For my 25th, we went to an Italian restaurant, one of those nice ones with waiters in bow ties, place settings and 10 different types of forks. It was a place with white tablecloths and napkins, a sure sign of elegance, as my godmother would say "real fancy. White? My goodness do they trust their customers!" Of course restaurants like that wouldn't say "customers" they wouldn't say "restaurant" they'd prefer "dining experience". The menu descriptions read like odes "angel hair capellini essence of white asparagus" "reductions" and things that are "foam". The appetizers were announced as "medallions of melon with sea salt and carrot sea foam," which then arrived as a button size cucumber slice with orange fizz on it.
I think growing up in a small itown it's hard to be discerning about food. Food was hearty, quantity is king, why be refined as long as it tastes good? Italian meant fazolis or olive garden. Steak was a slab of nuked beef with gravy or maybe even breaded.
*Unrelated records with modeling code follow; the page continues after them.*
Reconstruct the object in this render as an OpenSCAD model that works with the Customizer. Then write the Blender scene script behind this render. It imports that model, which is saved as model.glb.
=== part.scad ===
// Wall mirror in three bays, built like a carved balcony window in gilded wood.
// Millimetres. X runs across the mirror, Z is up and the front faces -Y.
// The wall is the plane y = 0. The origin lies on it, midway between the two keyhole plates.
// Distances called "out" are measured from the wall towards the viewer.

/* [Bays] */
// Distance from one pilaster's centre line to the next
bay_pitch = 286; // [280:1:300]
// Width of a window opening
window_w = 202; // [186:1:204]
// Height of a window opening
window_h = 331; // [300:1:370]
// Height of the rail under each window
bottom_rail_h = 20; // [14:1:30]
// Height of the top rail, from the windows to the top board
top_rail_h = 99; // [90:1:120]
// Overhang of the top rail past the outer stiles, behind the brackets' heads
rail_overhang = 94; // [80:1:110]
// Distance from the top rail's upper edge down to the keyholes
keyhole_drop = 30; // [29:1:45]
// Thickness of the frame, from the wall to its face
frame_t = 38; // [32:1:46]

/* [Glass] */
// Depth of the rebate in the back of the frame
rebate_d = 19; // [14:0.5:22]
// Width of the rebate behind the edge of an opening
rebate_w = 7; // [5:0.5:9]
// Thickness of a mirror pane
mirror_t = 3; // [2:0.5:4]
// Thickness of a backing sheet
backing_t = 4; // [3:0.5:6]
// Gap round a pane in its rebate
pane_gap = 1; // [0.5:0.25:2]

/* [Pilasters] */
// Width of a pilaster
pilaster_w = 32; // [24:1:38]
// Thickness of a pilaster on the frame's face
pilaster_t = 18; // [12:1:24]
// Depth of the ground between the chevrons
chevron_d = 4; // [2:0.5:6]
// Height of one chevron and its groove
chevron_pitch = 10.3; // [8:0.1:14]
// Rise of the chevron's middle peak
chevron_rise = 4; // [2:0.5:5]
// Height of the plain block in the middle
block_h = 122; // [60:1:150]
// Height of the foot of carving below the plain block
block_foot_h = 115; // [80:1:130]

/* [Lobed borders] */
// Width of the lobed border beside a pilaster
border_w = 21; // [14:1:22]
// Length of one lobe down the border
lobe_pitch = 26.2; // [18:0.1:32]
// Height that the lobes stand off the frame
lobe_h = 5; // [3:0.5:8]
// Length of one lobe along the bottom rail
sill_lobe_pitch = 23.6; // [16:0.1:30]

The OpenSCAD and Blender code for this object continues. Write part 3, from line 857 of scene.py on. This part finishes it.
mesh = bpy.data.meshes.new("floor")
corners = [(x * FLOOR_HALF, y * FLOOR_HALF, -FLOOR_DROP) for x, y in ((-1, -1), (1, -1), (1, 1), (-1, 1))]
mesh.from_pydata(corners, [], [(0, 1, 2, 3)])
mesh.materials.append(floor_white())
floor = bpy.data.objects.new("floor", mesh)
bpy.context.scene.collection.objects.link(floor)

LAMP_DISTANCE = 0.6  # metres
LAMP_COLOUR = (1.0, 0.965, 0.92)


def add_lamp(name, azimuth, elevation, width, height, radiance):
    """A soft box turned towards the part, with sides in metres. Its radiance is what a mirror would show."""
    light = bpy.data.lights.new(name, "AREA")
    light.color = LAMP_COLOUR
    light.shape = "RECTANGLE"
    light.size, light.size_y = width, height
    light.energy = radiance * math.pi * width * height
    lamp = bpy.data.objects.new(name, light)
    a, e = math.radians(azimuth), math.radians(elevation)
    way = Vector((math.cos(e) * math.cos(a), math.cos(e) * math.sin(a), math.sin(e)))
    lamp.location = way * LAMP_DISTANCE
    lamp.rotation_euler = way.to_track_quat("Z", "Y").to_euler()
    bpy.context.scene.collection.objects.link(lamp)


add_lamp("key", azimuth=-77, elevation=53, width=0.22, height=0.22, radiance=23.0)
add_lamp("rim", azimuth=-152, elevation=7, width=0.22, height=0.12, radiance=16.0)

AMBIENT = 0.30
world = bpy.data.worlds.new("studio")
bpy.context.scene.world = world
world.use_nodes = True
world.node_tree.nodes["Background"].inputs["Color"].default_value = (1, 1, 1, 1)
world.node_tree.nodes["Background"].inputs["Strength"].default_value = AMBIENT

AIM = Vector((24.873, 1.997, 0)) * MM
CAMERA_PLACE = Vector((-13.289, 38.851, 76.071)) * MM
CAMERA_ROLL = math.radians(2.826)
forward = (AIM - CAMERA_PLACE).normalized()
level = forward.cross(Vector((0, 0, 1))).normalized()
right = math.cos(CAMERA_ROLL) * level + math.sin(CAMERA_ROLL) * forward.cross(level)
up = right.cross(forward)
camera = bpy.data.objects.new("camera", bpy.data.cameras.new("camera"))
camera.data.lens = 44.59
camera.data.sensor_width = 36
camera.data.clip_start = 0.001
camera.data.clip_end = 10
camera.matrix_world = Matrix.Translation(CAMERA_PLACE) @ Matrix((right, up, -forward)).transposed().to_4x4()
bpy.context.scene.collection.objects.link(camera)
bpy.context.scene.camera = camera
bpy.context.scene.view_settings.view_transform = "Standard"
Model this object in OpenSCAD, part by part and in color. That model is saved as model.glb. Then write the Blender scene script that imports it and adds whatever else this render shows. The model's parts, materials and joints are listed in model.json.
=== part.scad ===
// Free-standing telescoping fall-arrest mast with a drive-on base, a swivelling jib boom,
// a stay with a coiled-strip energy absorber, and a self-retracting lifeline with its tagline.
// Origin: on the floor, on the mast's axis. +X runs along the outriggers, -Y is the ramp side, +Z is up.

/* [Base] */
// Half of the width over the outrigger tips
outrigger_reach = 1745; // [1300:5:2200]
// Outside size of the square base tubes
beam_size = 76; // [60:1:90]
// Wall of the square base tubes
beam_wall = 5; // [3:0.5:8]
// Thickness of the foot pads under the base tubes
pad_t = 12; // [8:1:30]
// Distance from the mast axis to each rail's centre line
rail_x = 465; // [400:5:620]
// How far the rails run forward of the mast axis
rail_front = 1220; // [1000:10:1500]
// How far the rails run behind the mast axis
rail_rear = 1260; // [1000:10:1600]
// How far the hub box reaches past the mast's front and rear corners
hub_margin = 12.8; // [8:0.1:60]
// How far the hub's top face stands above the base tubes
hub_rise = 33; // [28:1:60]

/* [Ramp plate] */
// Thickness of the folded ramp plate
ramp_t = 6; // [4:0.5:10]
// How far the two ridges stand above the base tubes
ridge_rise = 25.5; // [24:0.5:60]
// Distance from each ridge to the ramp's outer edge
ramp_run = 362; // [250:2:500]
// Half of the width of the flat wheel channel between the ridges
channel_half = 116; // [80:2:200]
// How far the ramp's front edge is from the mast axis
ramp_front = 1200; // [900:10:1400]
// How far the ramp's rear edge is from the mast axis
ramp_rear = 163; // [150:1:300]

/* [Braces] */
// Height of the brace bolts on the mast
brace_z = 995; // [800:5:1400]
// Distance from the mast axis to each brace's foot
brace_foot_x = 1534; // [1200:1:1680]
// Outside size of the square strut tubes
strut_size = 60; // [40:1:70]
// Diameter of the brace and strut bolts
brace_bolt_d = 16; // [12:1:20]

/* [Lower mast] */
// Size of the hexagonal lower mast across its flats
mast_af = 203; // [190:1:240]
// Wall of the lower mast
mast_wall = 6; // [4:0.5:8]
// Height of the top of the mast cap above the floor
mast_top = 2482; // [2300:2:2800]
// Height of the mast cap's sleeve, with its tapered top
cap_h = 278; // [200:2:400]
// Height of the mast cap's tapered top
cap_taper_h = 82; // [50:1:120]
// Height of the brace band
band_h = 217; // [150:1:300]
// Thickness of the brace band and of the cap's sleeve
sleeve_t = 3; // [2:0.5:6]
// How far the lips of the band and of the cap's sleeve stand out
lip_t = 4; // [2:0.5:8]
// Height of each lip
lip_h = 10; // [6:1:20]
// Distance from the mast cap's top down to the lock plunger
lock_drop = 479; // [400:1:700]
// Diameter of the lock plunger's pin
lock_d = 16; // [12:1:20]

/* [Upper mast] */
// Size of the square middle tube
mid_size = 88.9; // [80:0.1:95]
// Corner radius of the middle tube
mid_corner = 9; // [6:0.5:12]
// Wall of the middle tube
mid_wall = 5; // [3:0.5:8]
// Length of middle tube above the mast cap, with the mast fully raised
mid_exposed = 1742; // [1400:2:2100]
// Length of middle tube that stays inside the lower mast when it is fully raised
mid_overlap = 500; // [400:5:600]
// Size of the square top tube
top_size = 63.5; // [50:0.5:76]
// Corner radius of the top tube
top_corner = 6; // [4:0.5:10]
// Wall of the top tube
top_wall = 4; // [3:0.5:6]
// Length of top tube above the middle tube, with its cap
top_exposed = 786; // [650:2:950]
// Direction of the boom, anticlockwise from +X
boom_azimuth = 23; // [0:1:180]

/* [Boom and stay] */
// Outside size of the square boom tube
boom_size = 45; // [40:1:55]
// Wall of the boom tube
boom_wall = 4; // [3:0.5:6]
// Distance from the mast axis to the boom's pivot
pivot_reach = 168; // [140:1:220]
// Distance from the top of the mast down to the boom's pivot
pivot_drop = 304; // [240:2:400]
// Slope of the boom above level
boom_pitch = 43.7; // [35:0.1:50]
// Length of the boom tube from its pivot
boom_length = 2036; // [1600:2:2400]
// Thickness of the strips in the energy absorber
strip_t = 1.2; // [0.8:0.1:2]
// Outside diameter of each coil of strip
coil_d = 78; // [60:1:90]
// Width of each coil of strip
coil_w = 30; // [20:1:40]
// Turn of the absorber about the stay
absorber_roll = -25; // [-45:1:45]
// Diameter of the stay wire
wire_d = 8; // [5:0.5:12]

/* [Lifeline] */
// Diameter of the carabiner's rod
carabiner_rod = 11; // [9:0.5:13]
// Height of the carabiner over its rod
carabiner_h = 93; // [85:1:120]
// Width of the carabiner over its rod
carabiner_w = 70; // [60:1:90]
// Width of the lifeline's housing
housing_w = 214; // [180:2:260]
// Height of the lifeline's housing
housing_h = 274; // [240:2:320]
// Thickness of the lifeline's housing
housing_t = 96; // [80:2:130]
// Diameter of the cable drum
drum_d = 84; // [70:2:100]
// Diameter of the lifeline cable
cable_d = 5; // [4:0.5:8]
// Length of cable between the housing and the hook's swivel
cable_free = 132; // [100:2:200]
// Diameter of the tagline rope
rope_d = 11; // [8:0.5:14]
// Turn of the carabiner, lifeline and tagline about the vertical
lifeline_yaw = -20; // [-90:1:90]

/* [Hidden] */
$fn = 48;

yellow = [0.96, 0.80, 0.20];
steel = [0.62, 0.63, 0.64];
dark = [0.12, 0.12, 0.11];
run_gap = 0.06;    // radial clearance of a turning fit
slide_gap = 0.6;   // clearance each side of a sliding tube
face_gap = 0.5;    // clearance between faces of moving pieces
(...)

Asian meant Chinese - general tso's or orange chicken (although it's mandarin orange). Cheese was either orange Kraft slices or the powdered kind, nothing fermented or god forbid moldy. And anything slightly foreign was viewed with suspicion. It may not be like this now, but it was back then.
I remember the first time eating sushi it was a revelatory experience, although I could say the same about pancakes. So I don't know that unrefined palate is something so wrong.
I think my introduction to 'higher' dining was from my grandfather, a minister who has a taste for earthly luxury. He shook his finger at me when I stuttered over how a steak should be done -um well? "No! Rare! It should bleed on the plate!" And then he showed me by poking his with his finger til there were trails of blood.
he was convinced my parents were raising me as a non lady - and decided to drag me out to eat "refined things" although that was hard to find in our town. I think as a concession we drove an hour to a red lobster.
And then in new York almost everyone was a foodie. It was something to be discussed, to have a opinion about. Food was fetishized, almost worshipped. I didn't really understand the crowds of people who would line up everyday for the sushi or the oyster bar next door (until I tried the lobster roll once - I started to believe).
I remember ordering a bottle of wine and when the waiter poured like a half cm I wondered why he was being so stingy. And then being told to "try" it? Uh OK.
Although note it is important to pay attention to the ceremony of the waiter presenting the wine and asking you to try -it would have saved me a lot of shock / embarrassment / money when a few years ago I accidentally ordered a half bottle of Lafite from the 1950s. We merrily downed it wondering why there was so much sediment stuff, and a tiny voice in my head wondered whether the waiter had really said 1956? That sounded old.. when the bill came we realized we'd chugged 600 dollars.
People asked whether I could tell the difference. Well no, at least not then.
Anyway sitting in this beautiful restaurant with a beautiful view wondering what it meant to be "grown-up" and why I didn't think oh how grown up this place is.. I guess that was the quiet realization.
And as we drank and talked and ate squid ink muffins with truffle butter, looked at the fresh cut flowers and the white linen of customer trust, I thought of time passing and how things come to be.